Der Grund ist, dass es ein Mischpult mit 64 Kanälen sein muss, welches 
vom Anschaffungspreis her einfach jeden erträglichen Rahmen sprengt. 
Außerdem ist es für mich als "Hifi-Freak" ein tolles Projekt, wo man 
sich richtig austoben kann.

Zum Problem:
Die Eingangsmodule (jeweils 4 Kanäle), welche aus dem ADC bzw. digitalem 
Receiver, sowie EQ und anderen Effektgeräten bestehen, sind fertig 
entwickelt und auch schon einzeln erprobt. Da das Mischpult bis zu 64 
Kanäle haben soll, müssen also bis zu 16 Eingansmodule irgendwie 
verbunden werden.
Der Plan sieht so aus, dass jedes Modul einen "serial data output" 
besitzt, der im TDM4 Modus läuft.
Nun sollen alle 16 dieser seriellen Datenströme in einen FPGA geleitet 
werden, welcher nun jeden der Kanäle auf die Ausgänge verteilt. Es gibt 
insgesammt 24 Ausgänge, weshalb 64*24 Multiplikationen pro Sample 
erfolgen müssen. Bei geplanten 48kHz müssten es also ca. 75 MMAC´s sein.

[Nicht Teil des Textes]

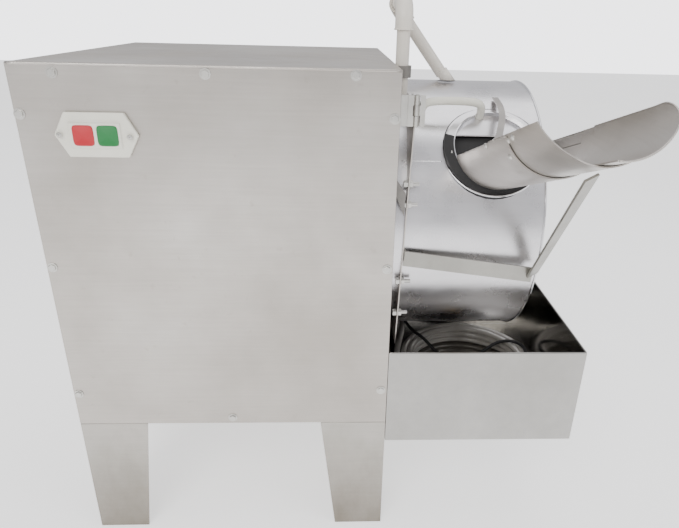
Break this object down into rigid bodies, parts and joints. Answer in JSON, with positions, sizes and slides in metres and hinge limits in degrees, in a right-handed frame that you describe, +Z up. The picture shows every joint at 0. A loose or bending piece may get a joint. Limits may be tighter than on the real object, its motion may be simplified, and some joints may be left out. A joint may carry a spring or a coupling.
{
  "type": "grape crusher destemmer",
  "caption": "Leg-mounted steel drive cabinet with a belt-driven beater in a side drum, feed chute, water pipe, switch and catch tray.",
  "frame": {"origin": "centre of the footprint at floor level, without the hose and the mains lead", "axes": "+X to the drum side, +Y to the back of the cabinet, +Z up; the switch faces -Y"},
  "size_m": [0.7876, 0.7304, 0.8455],
  "materials": {
    "sheet_steel": "satin",
    "bright_steel": "polished",
    "dull_steel": "matte",
    "zinc_steel": "satin",
    "cast_iron": "rough",
    "motor_paint": "satin",
    "black_rubber": "matte",
    "black_plastic": "matte",
    "white_pipe": "satin",
    "cream_plastic": "satin",
    "red_plastic": "gloss",
    "green_plastic": "gloss",
    "brass": "satin",
    "hose_plastic": "translucent"
  },
  "bodies": {
    "machine": {"cabinet_shell": "sheet_steel", "front_panel": "sheet_steel", "rear_panel": "sheet_steel", "leg_front_left": "sheet_steel", "leg_front_right": "sheet_steel", "leg_rear_left": "sheet_steel", "leg_rear_right": "sheet_steel", "switch_plate": "cream_plastic", "switch_body": "black_plastic", "motor_body": "motor_paint", "motor_rails": "dull_steel", "drive_belt": "black_rubber", "bearing_beam": "dull_steel", "outer_bearing": "cast_iron", "inner_bearing": "cast_iron", "shaft_seal": "black_rubber", "hinge_leaf_fixed": "zinc_steel", "hinge_pin": "zinc_steel", "side_gusset": "dull_steel", "riser_pipe": "white_pipe", "top_elbow": "white_pipe", "sloping_pipe": "white_pipe", "pipe_clip": "dull_steel", "supply_pipe": "white_pipe", "hose_tail": "brass", "catch_tray": "bright_steel", "cable_gland": "black_plastic", "water_hose": "hose_plastic", "water_hose_coil": "hose_plastic", "hose_coupling": "brass", "mains_lead": "black_rubber", "mains_lead_coil": "black_rubber", "mains_plug": "black_plastic"},
    "drum": {"drum_shell": "bright_steel", "drum_end_cover": "bright_steel", "flange_plate": "sheet_steel", "flange_bolt_1": "zinc_steel", "flange_bolt_2": "zinc_steel", "flange_bolt_3": "zinc_steel", "flange_bolt_4": "zinc_steel", "port_collar": "bright_steel", "port_liner": "black_rubber", "hinge_leaf_moving": "zinc_steel", "chute_base": "sheet_steel", "chute_middle": "sheet_steel", "feed_scoop": "sheet_steel", "support_bar": "dull_steel", "hanger_strap": "sheet_steel", "drum_handle": "cream_plastic"},
    "rotor": {"main_shaft": "bright_steel", "driven_pulley": "cast_iron", "beater_drum": "bright_steel", "finger_bar_1": "black_rubber", "finger_bar_2": "black_rubber", "finger_bar_3": "black_rubber"},
    "motor_rotor": {"motor_shaft": "bright_steel", "motor_pulley": "cast_iron"},
    "stop_button": {"stop_button": "red_plastic"},
    "start_button": {"start_button": "green_plastic"}
  },
  "joints": [
    {"name": "drum_swing", "type": "hinge", "parent": "machine", "child": "drum", "pos_m": [0.1092, -0.10477, 0.5], "axis": [0, 0, -1], "range_deg": [0, 12]},
    {"name": "rotor_spin", "type": "hinge", "parent": "machine", "child": "rotor", "pos_m": [0.0062, 0.11823, 0.508], "axis": [1, 0, 0], "continuous": true},
    {"name": "motor_spin", "type": "hinge", "parent": "machine", "child": "motor_rotor", "pos_m": [-0.2938, 0.16323, 0.3165], "axis": [1, 0, 0], "continuous": true},
    {"name": "stop_press", "type": "slide", "parent": "machine", "child": "stop_button", "axis": [0, 1, 0], "range_m": [0, 0.003], "stiffness_N_per_m": 400},
    {"name": "start_press", "type": "slide", "parent": "machine", "child": "start_button", "axis": [0, 1, 0], "range_m": [0, 0.003], "stiffness_N_per_m": 400}
  ],
  "couplings": [
    {"joint": "motor_spin", "follows": "rotor_spin", "ratio": 2.5}
  ]
}
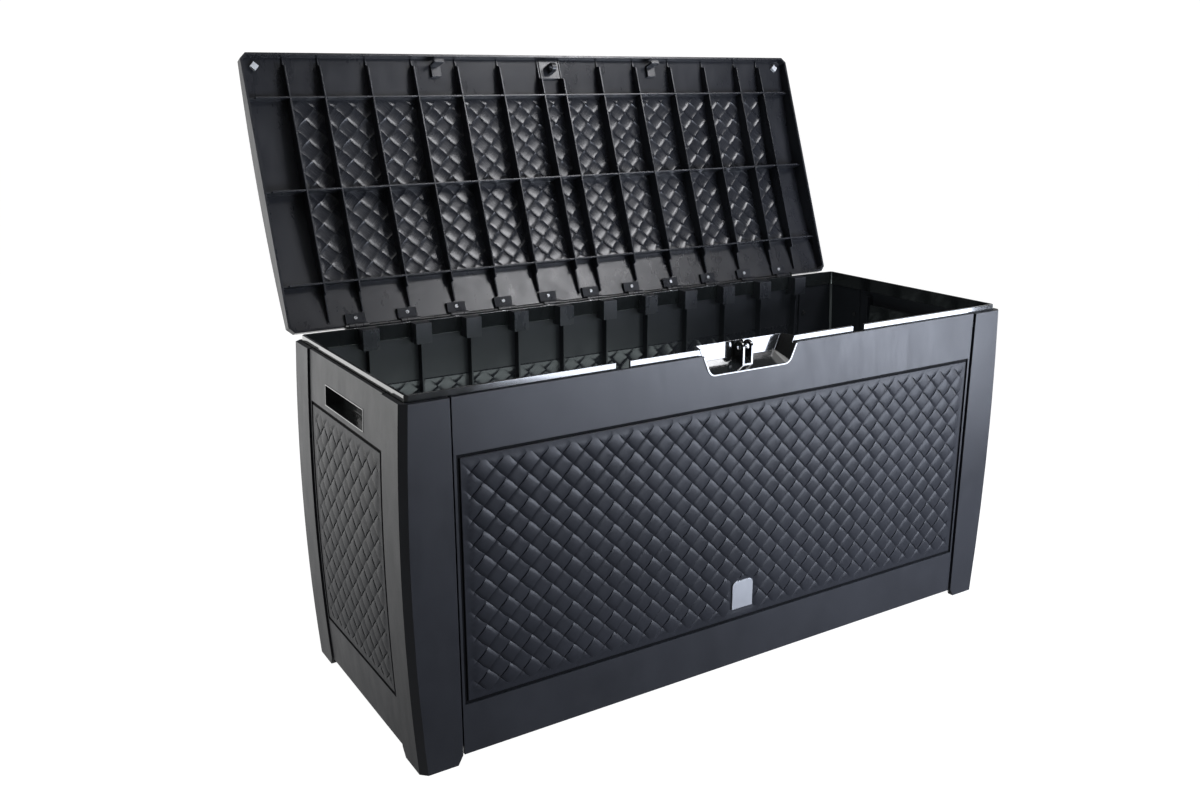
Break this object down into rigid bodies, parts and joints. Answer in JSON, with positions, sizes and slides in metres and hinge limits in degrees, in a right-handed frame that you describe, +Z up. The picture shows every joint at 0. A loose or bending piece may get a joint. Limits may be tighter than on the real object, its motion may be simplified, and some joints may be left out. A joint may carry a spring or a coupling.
{
  "type": "deck storage box",
  "caption": "Long outdoor storage box with woven-look resin panels, chamfered corner posts, a padlock recess and a crowned ribbed lid hinged along the rear edge.",
  "frame": {"origin": "middle of the footprint, on the bottom of the middle foot at ground level", "axes": "+X along the length to the right seen from the front, +Y from front to rear, +Z up"},
  "size_m": [1.2004, 0.6499, 1.0143],
  "materials": {
    "anthracite_resin": "matte moulded polypropylene, fine grain",
    "glossy_resin": "smooth black polypropylene",
    "floor_resin": "matte moulded polypropylene",
    "badge_silver": "satin silver",
    "pad_grey": "light grey soft pad",
    "black_steel": "black zinc plated steel",
    "zinc_steel": "zinc plated"
  },
  "bodies": {
    "box_body": {"front_wall": "anthracite_resin", "rear_wall": "anthracite_resin", "left_wall": "anthracite_resin", "right_wall": "anthracite_resin", "rim_frame": "glossy_resin", "latch_scoop": "glossy_resin", "padlock_staple": "glossy_resin", "badge_plate": "badge_silver", "handle_cup_left": "glossy_resin", "handle_cup_right": "glossy_resin", "floor_left": "floor_resin", "floor_right": "floor_resin", "floor_beam": "floor_resin", "floor_rails": "floor_resin", "hinge_bearings": "glossy_resin", "hinge_backing_blocks": "glossy_resin", "panel_screws": "black_steel", "hinge_screws": "black_steel", "corner_post_front_left": "anthracite_resin", "corner_post_front_right": "anthracite_resin", "corner_post_rear_left": "anthracite_resin", "corner_post_rear_right": "anthracite_resin"},
    "lid": {"lid_shell": "anthracite_resin", "lid_ribs": "anthracite_resin", "lid_cross_ribs": "anthracite_resin", "lid_knuckles": "glossy_resin", "knuckle_screws": "zinc_steel", "catch_hook_left": "glossy_resin", "catch_hook_right": "glossy_resin", "latch_tongue": "glossy_resin", "lid_pad_left": "pad_grey", "lid_pad_right": "pad_grey", "hinge_rod": "black_steel", "rod_caps": "glossy_resin"}
  },
  "joints": [
    {"name": "lid_hinge", "type": "hinge", "parent": "box_body", "child": "lid", "pos_m": [0, 0.2487, 0.5662], "axis": [1, 0, 0], "range_deg": [0, 110]}
  ]
}
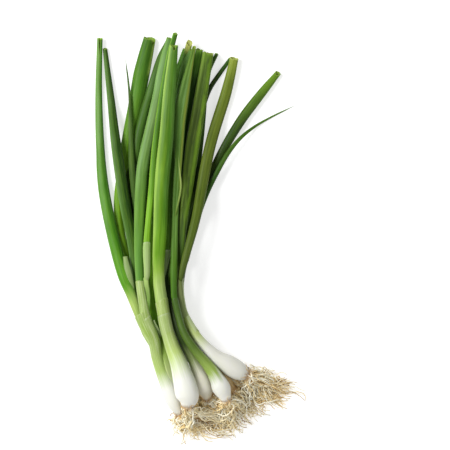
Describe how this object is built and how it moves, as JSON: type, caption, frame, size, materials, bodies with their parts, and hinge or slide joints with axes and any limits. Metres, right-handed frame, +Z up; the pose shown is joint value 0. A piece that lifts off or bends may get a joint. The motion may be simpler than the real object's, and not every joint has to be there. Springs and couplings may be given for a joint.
{
  "type": "spring onion bunch",
  "caption": "Bunch of young green onions lying on a surface, with slim white bulbs, hollow cut green leaves and tufts of straw-coloured roots.",
  "frame": {"origin": "middle of the bunch's box, on the surface that it lies on", "axes": "+Z up, +Y along the leaves towards their cut tips, roots towards -Y, +X to the right seen from above"},
  "size_m": [0.1584, 0.3272, 0.0366],
  "materials": {
    "shank": "satin, waxy white bulb running into pale yellow-green with fine lengthwise veins",
    "leaf": "satin, waxy green with fine lengthwise veins and a pale bloom",
    "root": "matt, dry straw colour"
  },
  "bodies": {
    "root": {"onion_1_bulb": "shank", "onion_1_leaf_a": "leaf", "onion_1_leaf_b": "leaf", "onion_1_leaf_c": "leaf", "onion_1_roots": "root", "onion_2_bulb": "shank", "onion_2_leaf_a": "leaf", "onion_2_leaf_b": "leaf", "onion_2_roots": "root", "onion_3_bulb": "shank", "onion_3_leaf_a": "leaf", "onion_3_leaf_b": "leaf", "onion_3_roots": "root", "onion_4_bulb": "shank", "onion_4_leaf_a": "leaf", "onion_4_leaf_b": "leaf", "onion_4_roots": "root", "onion_5_bulb": "shank", "onion_5_leaf_a": "leaf", "onion_5_leaf_b": "leaf", "onion_5_roots": "root", "onion_6_bulb": "shank", "onion_6_leaf_a": "leaf", "onion_6_leaf_b": "leaf", "onion_6_roots": "root", "onion_7_bulb": "shank", "onion_7_leaf_a": "leaf", "onion_7_leaf_b": "leaf", "onion_7_leaf_c": "leaf", "onion_7_roots": "root", "onion_8_bulb": "shank", "onion_8_leaf_a": "leaf", "onion_8_leaf_b": "leaf", "onion_8_leaf_c": "leaf", "onion_8_leaf_d": "leaf", "onion_8_roots": "root"}
  },
  "joints": []
}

DSP scheiden leider aus, da sie meist nicht genügend Eingänge bieten.
Da ich mich auf dem Gebiet der FPGA´s nicht auskenne, würde ich von euch 
gerne wissen, ob FPGA´s für so etwas geeignet sind und ob so etwas als 
Anfänger möglich ist?

Zu erfüllende Punkt:
- 16 SDI´s im TDM4 Modus
- 75 MMAC´s mit mindestens 32x28 Bit
- 6 SDO im TDM4 Modus

Würde mich über eure Hilfe freuen!
Gruß Tobias

von Georg A. (georga)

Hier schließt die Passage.